In this paper, we investigated the thermal transport in length 21 nm × width 21 nm graphene with fractal defects in different levels, gra0, gra1, gra2, and gra3, using the RNEMD method. For gra0, its thermal conductivity is consistent with previous nanoribbon research [18]. For others, their thermal conductivity decreases with the increase of fractal level, and their interfacial thermal resistances are triggered and increase. By calculating and analyzing the atomic heat flux vector, as the fractal level increases, we identified that the reduction of thermal conductivity in graphene with fractal defects was mainly attributed to the elongation of the real heat flux path, the overestimation of the real heat flux area, and phonon scattering at the edge of vacancy, as previous research [18]. However, it is hard to find the quantitative relationship between the elongation of the real heat flux path and the overestimation of the real heat flux area on fractal graphene, for regular and complex edges of fractal geometry.

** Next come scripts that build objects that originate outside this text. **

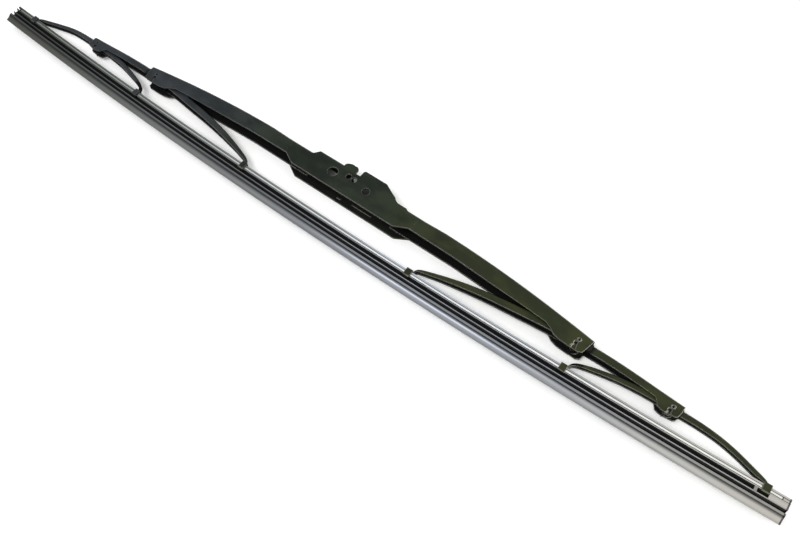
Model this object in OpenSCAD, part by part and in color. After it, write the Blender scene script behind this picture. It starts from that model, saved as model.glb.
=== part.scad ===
// Wiper blade of the lever kind: a primary lever, two secondary levers and two
// outer yokes of pressed steel channel hold a rubber lip and its two steel rails
// at six claws. The blade lies on its side: X runs along it, Y points from the lip
// to the levers, Z is its thickness. The origin is the centre of the arm pin bore.

/* [Rubber] */
// Length of the rubber
rubber_len = 550; // [520:1:600]
// How far the rubber has slid to the left of the levers' middle
rubber_shift = 3.8; // [0:0.2:6]
// Bow of the free lip: its middle stands this far below its ends
lip_bow = 8.2; // [4:0.2:12]
// Height of the rubber from lip edge to back
rubber_h = 12.5; // [11.5:0.1:14]
// Width of the rubber's back
back_w = 6.2; // [5.6:0.1:7]
// Thickness of the back above the rails
back_t = 1.3; // [1:0.1:1.6]
// Thickness of the flange below the rails
rail_flange_t = 0.7; // [0.5:0.1:1]
// Height of the groove that the claw fingers run in
claw_groove_h = 2.0; // [1.6:0.1:2.6]
// Width of the neck in the claw groove
neck_w = 2.4; // [1.8:0.1:3]
// Thickness of the lower flange
low_flange_t = 0.8; // [0.5:0.1:1.2]
// Width of the lower flange
low_flange_w = 5.4; // [4.4:0.1:6]
// Height of the hinge groove
hinge_groove_h = 1.6; // [1.2:0.1:2.2]
// Thickness of the hinge web that lets the lip tip over
hinge_w = 1.0; // [0.7:0.1:1.6]
// Width across the lip's shoulders
shoulder_w = 5.2; // [4:0.1:6]
// Height of the shoulders before the lip tapers
shoulder_h = 1.1; // [0.8:0.1:1.6]
// Thickness of the lip at its edge
lip_edge_w = 0.8; // [0.6:0.1:1.4]
// Length of the stop that closes the claw groove inside the right end claw
stop_len = 1.4; // [1:0.1:3]
// Distance between that stop and the claw
stop_gap = 1.4; // [1:0.1:3]

/* [Rails] */
// Thickness of a steel rail
rail_t = 1.0; // [0.8:0.05:1.2]
// Width of a rail across the blade
rail_w = 2.3; // [1.6:0.1:2.6]
// How far a rail stands proud of the rubber's back
rail_proud = 0.1; // [0:0.05:0.3]
// How far the rails end short of the rubber
rail_short = 4; // [2:0.5:8]
// Play between a rail and its slot
rail_play = 0.05; // [0.02:0.01:0.1]

/* [Claws] */
// Distance from the levers' middle to the end claws
claw_outer_x = 259; // [250:0.5:262]
// Distance from the middle to the left middle claw
claw_mid_left_x = 154.3; // [152:0.1:157]
// Distance from the middle to the right middle claw
claw_mid_right_x = 154.8; // [152:0.1:157]
// Distance from the middle to the inner claws
claw_inner_x = 60.5; // [56:0.5:66]
// Length of a claw along the blade
claw_len = 3.8; // [2.6:0.1:4.5]
// Play between a claw and the rubber
claw_play = 0.15; // [0.1:0.05:0.3]
// Thickness of a claw's plates and fingers
claw_t = 0.6; // [0.5:0.1:0.8]

/* [Arm seat] */
// Distance from the middle to the arm pin bore, towards the left
pin_left = 13.2; // [12:0.1:15]
// Height of the arm pin bore above the chord of the lip's ends
pin_rise = 29.2; // [27.5:0.1:30]
// Diameter of the arm pin bore
arm_pin_d = 6.35; // [5.5:0.05:6.6]
// Diameter of the small arm pin bore
small_pin_d = 4.76; // [4:0.02:5.2]
// Distance between the two arm pin bores
pin_spacing = 24.2; // [22:0.1:25]
// Diameter of each of the two clip holes
clip_hole_d = 3.4; // [2.4:0.1:3.6]
// Distance between the clip holes
clip_spacing = 4.2; // [4:0.1:5]
// Width of the hook notch
notch_w = 3.2; // [2.6:0.1:4]
// Depth of the hook notch
notch_depth = 4.6; // [3.5:0.1:5]
// Half the length of the deep middle of the primary lever
seat_half = 37; // [35:0.5:42]
// Half the length of the slot in the lever's back
slot_half = 27; // [24:0.5:29]

/* [Primary lever] */
// Distance from the middle to each main pivot
main_pivot_x = 153; // [150:0.5:156]
// Height of the main pivots above the chord of the lip's ends
main_pivot_y = 20.6; // [20:0.1:21.2]
// Distance from the middle to each end of the primary lever
primary_end_x = 160.5; // [159:0.5:164]
// Width across the primary lever at the arm seat
seat_w = 13.4; // [12.8:0.1:15]
// Width across the arms of the primary lever next to the seat
primary_w = 12.4; // [12:0.1:12.8]
// Sheet thickness of the primary lever
primary_t = 0.9; // [0.8:0.05:1]
// Height of the arms' backs over the chord of the lip, at their highest
primary_top = 34.1; // [33.5:0.1:34.6]
// Distance from the middle to the highest part of an arm
crest_x = 58; // [54:0.5:64]
// Radius of the arch of each arm beyond it
primary_r = 714; // [690:2:760]
// How far the back dips next to the seat
seat_dip = 0.6; // [0.2:0.1:0.9]
// Depth of the arms' walls next to the seat, from their highest
primary_depth = 9.9; // [9.5:0.1:10.5]
// How far a pressed pad over the arm pin bore stands above the arms
pad_rise = 2.8; // [2.4:0.1:3.2]

/* [Secondary levers] */
// Distance from the middle to each outer pivot
outer_pivot_x = 207; // [205:0.5:209]
// Height of the outer pivots above the chord of the lip's ends
outer_pivot_y = 17.7; // [17.3:0.1:18.1]
// Distance from the middle to the outer end of a secondary lever
secondary_end_x = 212.5; // [211.5:0.5:215]
// Height of its back at that end above the outer pivot
secondary_end_rise = 5.7; // [5.4:0.1:6]
// Width across a secondary lever at the main pivot
secondary_w = 6.6; // [6.4:0.1:7]
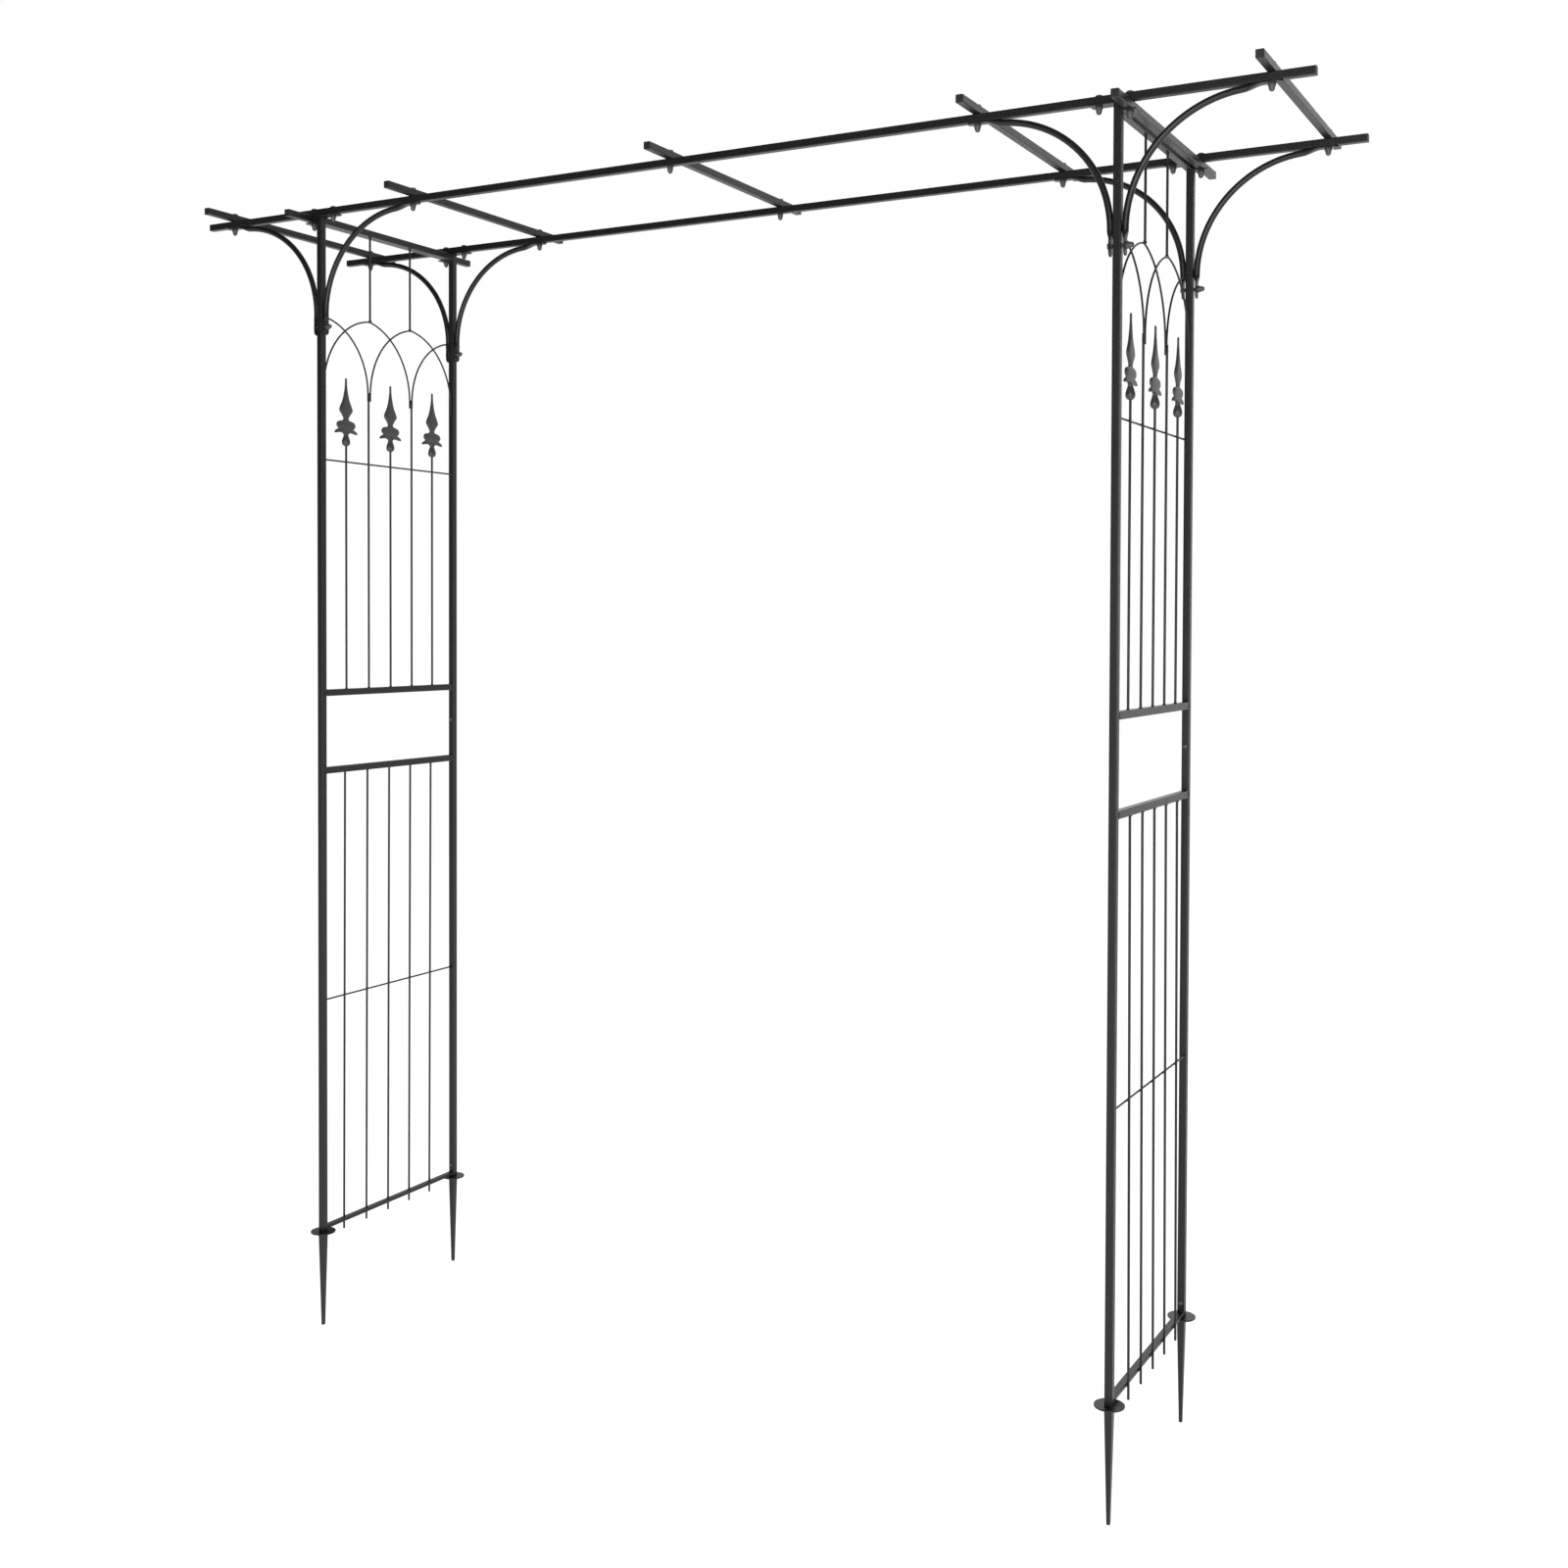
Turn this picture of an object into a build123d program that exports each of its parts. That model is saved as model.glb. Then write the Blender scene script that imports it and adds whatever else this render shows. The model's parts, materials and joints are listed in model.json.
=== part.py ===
"""Metal trellis arch: two welded lattice side panels on ground spikes, joined by a slatted top.

Everything is in millimetres. The origin is the middle of the footprint at the tips of the
ground spikes. +X runs along the top rails from the left panel to the right one, +Y runs from
the front rail to the rear one, and +Z is up. "Outward" is away from the middle along X.
"""
import os

from build123d import *

os.makedirs("parts", exist_ok=True)

# ---- layout -------------------------------------------------------------------------------
post_x = 752.0              # middle of the arch to a panel's post line
post_y = 189.0              # middle of the arch to a post and to the rail above it
rail_end_x = 1025.5
joint_x = -20.0             # where the two halves of a rail meet
crossbeam_end_y = 257.5
crossbeam_x = {
    "far_left": -967.5,
    "inner_left": -536.5,
    "centre": 0.0,
    "inner_right": 536.5,
    "far_right": 967.5,
}
sides = {"left": -1, "right": 1}
rows = {"front": -1, "rear": 1}

# ---- stock --------------------------------------------------------------------------------
tube = 12.0                 # outside of every square tube
wall = 0.8
half_tube = tube / 2
bore = tube - 2 * wall
tube_corner = 1.2
bore_corner = 0.5
rod_radius = 2.0
wire_radius = 1.6
flat_height = 6.0           # the bottom bar is a solid flat, tube wide and this high
flat_corner = 1.0
plate = 2.0

# ---- heights above the spike tips ---------------------------------------------------------
disc_under_z = 173.0
rod_stub_z = 159.0
bottom_bar_z = 181.0
spike_screw_z = 198.0
lower_tie_z = 603.0
lower_mid_bar_z = 1029.0
post_joint_z = 1080.0
joint_screw_z = 1107.0
upper_mid_bar_z = 1172.5
upper_tie_z = 1602.0
spearhead_z = 1632.0
arch_foot_z = 1722.0
brace_bolt_z = 1844.0
arch_apex_z = 1873.0
rail_under_z = 2047.0

disc_thickness = 2.0
post_bottom_z = disc_under_z + disc_thickness
rail_z = rail_under_z + half_tube
crossbeam_z = rail_z + tube
post_top_z = rail_under_z - plate
top_bar_z = post_top_z - half_tube
post_beam_z = rail_under_z - half_tube
bar_end_y = post_y - half_tube
hanger_top_z = top_bar_z - half_tube

# ---- reduced tube ends that plug into the next length ---------------------------------------
spigot = 10.0
spigot_length = 54.0
shoulder = 2.0

# ---- panel infill ---------------------------------------------------------------------------
rod_pitch = 62.0
weld_gap = 0.05
lower_rod_top_x = half_tube - rod_radius                 # flush with the lower mid bar
lower_rod_bottom_x = half_tube + rod_radius + weld_gap   # lapped on the bottom bar
apex_y = 57.5
wire_straight = 12.0        # upright foot of every arch wire
arch_lap = 16.0             # how far a rod runs up beside the wires it carries
wire_gap_y = 3.3            # rod to wire across the panel, where they stand side by side
half_arch_drop = 9.0        # a half arch meets its post this far below the full apex
apex_seat = 1.9             # wire axis to the hanger rod standing on it

# ---- spearheads -----------------------------------------------------------------------------
spear_thickness = 5.0
spear_height = 127.0
bulb_radius = 8.5
bulb_height = 21.0
socket_radius = 2.1
socket_depth = 12.0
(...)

Thus, we made qualitative analyses and a microscopic thermal transportation mechanism of fractal graphene in this work. When fractal defects increase, the edges and boundaries of defects will have a bigger and bigger effect on thermal conductivity, where more and more thermal carriers were trapped and energy accumulated. Meanwhile, the results showed that interfacial thermal resistance increases with the increase of the fractal level. Therefore, by controlling the level of the fractal defect, the thermal properties and communicating capacity of fractal defective graphene have a tradeoff for antennae, which ensures that the fractal graphene antenna could be widely applied to the wireless communication system.